====== INPUT RECORDS ======

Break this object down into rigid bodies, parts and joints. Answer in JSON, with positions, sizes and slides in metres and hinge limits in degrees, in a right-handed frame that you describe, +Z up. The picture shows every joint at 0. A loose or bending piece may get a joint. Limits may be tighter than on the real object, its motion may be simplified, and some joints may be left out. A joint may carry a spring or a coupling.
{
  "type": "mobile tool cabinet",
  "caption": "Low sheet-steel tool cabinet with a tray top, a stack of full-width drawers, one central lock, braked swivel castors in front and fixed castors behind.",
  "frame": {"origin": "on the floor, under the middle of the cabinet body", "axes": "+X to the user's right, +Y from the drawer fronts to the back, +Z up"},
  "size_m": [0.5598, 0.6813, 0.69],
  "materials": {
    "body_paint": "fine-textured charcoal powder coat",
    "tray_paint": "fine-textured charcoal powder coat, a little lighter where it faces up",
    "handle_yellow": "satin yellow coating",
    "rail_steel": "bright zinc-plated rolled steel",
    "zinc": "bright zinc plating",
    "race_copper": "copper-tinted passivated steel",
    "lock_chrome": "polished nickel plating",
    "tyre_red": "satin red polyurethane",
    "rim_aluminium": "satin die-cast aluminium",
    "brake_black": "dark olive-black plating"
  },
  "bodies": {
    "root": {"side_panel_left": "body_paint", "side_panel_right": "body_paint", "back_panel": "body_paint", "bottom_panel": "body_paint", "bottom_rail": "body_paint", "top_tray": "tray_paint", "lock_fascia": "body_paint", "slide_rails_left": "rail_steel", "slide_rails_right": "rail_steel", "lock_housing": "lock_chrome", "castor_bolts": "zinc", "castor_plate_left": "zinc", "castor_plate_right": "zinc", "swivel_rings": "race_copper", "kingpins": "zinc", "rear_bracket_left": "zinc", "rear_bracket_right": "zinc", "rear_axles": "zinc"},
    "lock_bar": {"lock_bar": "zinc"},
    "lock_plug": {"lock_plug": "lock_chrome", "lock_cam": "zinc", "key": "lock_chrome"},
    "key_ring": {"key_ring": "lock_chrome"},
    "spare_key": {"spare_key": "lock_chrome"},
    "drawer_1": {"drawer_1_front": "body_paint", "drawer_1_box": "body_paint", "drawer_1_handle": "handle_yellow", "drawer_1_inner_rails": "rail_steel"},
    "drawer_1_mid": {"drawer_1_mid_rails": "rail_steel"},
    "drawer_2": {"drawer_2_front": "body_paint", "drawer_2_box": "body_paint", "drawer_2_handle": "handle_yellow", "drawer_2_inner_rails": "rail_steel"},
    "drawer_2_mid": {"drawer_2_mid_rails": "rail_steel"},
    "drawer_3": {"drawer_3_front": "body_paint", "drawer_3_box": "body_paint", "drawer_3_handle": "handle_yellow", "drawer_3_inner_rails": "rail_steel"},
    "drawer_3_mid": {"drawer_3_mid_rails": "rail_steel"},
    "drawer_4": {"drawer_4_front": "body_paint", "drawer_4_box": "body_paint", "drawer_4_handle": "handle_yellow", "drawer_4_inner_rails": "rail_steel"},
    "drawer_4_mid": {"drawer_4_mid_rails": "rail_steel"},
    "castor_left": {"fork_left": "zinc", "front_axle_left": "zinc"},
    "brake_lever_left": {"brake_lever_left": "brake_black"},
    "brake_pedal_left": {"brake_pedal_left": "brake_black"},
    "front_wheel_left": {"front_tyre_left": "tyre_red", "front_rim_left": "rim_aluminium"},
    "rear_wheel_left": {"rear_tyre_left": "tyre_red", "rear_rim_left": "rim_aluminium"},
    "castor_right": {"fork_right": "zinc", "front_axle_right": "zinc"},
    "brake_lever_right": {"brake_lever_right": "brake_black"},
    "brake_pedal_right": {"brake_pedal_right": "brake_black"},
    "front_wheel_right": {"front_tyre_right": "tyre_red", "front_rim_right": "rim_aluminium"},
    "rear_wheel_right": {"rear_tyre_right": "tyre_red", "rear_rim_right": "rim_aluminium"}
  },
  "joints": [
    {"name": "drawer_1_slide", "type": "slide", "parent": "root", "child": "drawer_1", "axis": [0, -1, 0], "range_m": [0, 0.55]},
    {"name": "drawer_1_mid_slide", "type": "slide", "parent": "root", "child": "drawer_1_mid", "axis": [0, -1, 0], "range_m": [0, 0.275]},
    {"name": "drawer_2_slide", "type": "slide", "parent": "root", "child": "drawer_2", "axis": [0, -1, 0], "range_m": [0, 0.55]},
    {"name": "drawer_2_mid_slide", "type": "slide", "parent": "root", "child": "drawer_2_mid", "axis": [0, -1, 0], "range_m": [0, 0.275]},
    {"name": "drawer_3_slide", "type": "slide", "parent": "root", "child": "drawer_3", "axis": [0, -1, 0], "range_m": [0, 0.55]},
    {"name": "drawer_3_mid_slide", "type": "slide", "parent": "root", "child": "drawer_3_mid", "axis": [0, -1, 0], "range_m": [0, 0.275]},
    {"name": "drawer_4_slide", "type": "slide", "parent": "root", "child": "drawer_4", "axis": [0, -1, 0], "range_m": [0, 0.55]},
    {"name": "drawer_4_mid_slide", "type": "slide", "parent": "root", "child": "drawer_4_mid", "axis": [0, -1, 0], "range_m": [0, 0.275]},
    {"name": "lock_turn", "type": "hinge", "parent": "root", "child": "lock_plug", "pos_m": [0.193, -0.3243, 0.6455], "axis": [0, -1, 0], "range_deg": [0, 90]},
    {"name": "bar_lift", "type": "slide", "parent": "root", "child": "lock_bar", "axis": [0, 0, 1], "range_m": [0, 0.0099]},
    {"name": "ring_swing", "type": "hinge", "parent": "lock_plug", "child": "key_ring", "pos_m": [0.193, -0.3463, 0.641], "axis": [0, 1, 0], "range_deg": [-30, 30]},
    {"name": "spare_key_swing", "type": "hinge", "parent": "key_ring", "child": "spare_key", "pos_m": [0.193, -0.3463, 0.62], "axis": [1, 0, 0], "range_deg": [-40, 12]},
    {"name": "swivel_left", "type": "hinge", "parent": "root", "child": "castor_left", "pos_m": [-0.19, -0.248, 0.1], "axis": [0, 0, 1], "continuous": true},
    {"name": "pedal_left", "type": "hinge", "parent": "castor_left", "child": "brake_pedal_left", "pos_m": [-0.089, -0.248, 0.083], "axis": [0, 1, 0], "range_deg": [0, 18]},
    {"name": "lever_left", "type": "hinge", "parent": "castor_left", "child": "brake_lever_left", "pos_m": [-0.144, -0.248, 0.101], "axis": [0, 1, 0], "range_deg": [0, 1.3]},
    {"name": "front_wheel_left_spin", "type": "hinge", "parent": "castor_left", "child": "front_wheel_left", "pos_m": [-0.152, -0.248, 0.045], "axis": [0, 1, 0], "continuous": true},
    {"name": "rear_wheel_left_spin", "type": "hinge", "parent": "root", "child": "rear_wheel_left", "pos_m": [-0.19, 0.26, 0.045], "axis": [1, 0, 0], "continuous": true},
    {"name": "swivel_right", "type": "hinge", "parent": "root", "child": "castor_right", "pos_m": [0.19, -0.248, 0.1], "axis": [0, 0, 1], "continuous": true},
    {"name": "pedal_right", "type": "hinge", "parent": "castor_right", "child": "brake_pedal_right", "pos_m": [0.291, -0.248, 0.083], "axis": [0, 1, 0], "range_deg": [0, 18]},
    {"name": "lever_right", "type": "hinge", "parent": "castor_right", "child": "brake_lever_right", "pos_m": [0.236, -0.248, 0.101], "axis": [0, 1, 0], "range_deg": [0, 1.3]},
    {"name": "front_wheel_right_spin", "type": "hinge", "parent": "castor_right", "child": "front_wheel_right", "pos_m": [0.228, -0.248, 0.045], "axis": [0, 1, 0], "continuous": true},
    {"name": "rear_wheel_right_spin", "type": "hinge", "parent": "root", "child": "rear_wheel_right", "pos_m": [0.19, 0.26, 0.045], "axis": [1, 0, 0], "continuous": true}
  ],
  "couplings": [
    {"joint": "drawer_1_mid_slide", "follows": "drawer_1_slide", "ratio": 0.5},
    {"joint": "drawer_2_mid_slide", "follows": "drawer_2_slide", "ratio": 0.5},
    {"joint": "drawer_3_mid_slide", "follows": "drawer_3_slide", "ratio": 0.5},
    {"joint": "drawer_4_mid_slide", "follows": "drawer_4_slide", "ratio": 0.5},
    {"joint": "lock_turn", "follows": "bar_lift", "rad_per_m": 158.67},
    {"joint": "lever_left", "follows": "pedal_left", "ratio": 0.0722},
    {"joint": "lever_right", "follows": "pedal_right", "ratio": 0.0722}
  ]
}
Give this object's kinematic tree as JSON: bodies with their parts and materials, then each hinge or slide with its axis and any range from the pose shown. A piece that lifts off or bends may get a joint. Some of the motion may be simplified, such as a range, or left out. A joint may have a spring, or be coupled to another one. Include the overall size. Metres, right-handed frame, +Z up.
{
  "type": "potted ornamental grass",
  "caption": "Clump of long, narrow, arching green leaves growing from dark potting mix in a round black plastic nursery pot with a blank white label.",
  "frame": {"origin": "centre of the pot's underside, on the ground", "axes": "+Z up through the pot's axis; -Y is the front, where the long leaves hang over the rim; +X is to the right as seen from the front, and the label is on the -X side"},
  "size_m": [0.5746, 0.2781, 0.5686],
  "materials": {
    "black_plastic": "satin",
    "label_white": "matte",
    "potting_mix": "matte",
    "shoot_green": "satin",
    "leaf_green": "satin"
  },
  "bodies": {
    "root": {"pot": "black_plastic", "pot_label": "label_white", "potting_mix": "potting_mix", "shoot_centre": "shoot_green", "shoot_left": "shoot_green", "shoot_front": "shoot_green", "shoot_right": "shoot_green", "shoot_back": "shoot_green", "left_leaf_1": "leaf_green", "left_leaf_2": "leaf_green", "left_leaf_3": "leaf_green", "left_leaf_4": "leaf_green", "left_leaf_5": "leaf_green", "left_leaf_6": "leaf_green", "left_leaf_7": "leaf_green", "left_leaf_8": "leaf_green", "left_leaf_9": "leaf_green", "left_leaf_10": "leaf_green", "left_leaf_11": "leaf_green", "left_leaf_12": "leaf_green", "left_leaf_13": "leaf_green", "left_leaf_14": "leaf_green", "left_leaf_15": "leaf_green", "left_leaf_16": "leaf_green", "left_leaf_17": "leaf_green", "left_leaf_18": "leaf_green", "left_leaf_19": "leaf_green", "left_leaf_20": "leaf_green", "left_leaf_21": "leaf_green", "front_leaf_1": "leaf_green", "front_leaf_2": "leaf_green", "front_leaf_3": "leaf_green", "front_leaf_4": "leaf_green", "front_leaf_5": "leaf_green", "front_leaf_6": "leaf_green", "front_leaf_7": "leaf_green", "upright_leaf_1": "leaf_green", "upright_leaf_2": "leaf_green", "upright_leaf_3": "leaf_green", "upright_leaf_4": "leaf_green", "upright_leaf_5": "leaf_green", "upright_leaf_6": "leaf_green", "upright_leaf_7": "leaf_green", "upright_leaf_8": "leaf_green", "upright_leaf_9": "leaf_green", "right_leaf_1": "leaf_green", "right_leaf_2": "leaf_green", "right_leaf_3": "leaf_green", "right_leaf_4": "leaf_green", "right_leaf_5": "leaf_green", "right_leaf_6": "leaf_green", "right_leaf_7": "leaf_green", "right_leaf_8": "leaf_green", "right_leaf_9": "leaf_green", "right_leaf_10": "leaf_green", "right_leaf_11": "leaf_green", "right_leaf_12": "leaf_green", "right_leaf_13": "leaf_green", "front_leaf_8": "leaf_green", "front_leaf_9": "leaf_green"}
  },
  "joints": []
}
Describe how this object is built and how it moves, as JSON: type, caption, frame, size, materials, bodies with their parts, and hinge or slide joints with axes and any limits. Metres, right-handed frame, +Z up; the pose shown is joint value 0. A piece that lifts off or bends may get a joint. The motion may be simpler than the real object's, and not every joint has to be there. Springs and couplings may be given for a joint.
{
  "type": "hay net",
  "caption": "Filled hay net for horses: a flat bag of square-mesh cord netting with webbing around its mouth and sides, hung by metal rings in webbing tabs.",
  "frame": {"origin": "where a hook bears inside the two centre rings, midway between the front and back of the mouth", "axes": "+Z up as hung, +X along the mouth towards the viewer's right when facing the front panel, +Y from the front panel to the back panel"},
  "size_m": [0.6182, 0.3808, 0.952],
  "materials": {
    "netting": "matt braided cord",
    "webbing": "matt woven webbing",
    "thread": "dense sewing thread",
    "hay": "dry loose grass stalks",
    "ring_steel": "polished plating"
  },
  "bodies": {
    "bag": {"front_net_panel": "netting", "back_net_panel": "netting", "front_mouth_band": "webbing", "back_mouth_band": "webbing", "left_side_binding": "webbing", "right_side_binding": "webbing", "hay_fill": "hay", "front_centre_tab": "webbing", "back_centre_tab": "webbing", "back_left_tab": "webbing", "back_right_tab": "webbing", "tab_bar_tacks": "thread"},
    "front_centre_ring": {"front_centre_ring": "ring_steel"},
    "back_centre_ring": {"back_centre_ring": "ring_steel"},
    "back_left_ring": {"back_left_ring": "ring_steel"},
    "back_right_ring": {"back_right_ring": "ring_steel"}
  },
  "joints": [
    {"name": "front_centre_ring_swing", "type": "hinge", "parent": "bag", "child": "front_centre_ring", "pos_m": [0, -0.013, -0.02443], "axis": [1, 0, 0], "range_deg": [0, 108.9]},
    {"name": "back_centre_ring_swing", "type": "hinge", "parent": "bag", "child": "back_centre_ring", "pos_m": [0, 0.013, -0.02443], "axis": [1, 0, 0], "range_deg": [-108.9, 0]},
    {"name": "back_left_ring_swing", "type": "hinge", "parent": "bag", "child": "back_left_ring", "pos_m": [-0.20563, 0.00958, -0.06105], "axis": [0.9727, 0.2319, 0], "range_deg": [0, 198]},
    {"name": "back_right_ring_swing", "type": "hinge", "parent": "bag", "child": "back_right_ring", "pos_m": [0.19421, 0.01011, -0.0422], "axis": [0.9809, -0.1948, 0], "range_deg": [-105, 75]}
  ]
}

======

* TASK STATEMENT
Return every line above in which the string "their" occurs.

* ANSWER IN FULL
Give this object's kinematic tree as JSON: bodies with their parts and materials, then each hinge or slide with its axis and any range from the pose shown. A piece that lifts off or bends may get a joint. Some of the motion may be simplified, such as a range, or left out. A joint may have a spring, or be coupled to another one. Include the overall size. Metres, right-handed frame, +Z up.
Describe how this object is built and how it moves, as JSON: type, caption, frame, size, materials, bodies with their parts, and hinge or slide joints with axes and any limits. Metres, right-handed frame, +Z up; the pose shown is joint value 0. A piece that lifts off or bends may get a joint. The motion may be simpler than the real object's, and not every joint has to be there. Springs and couplings may be given for a joint.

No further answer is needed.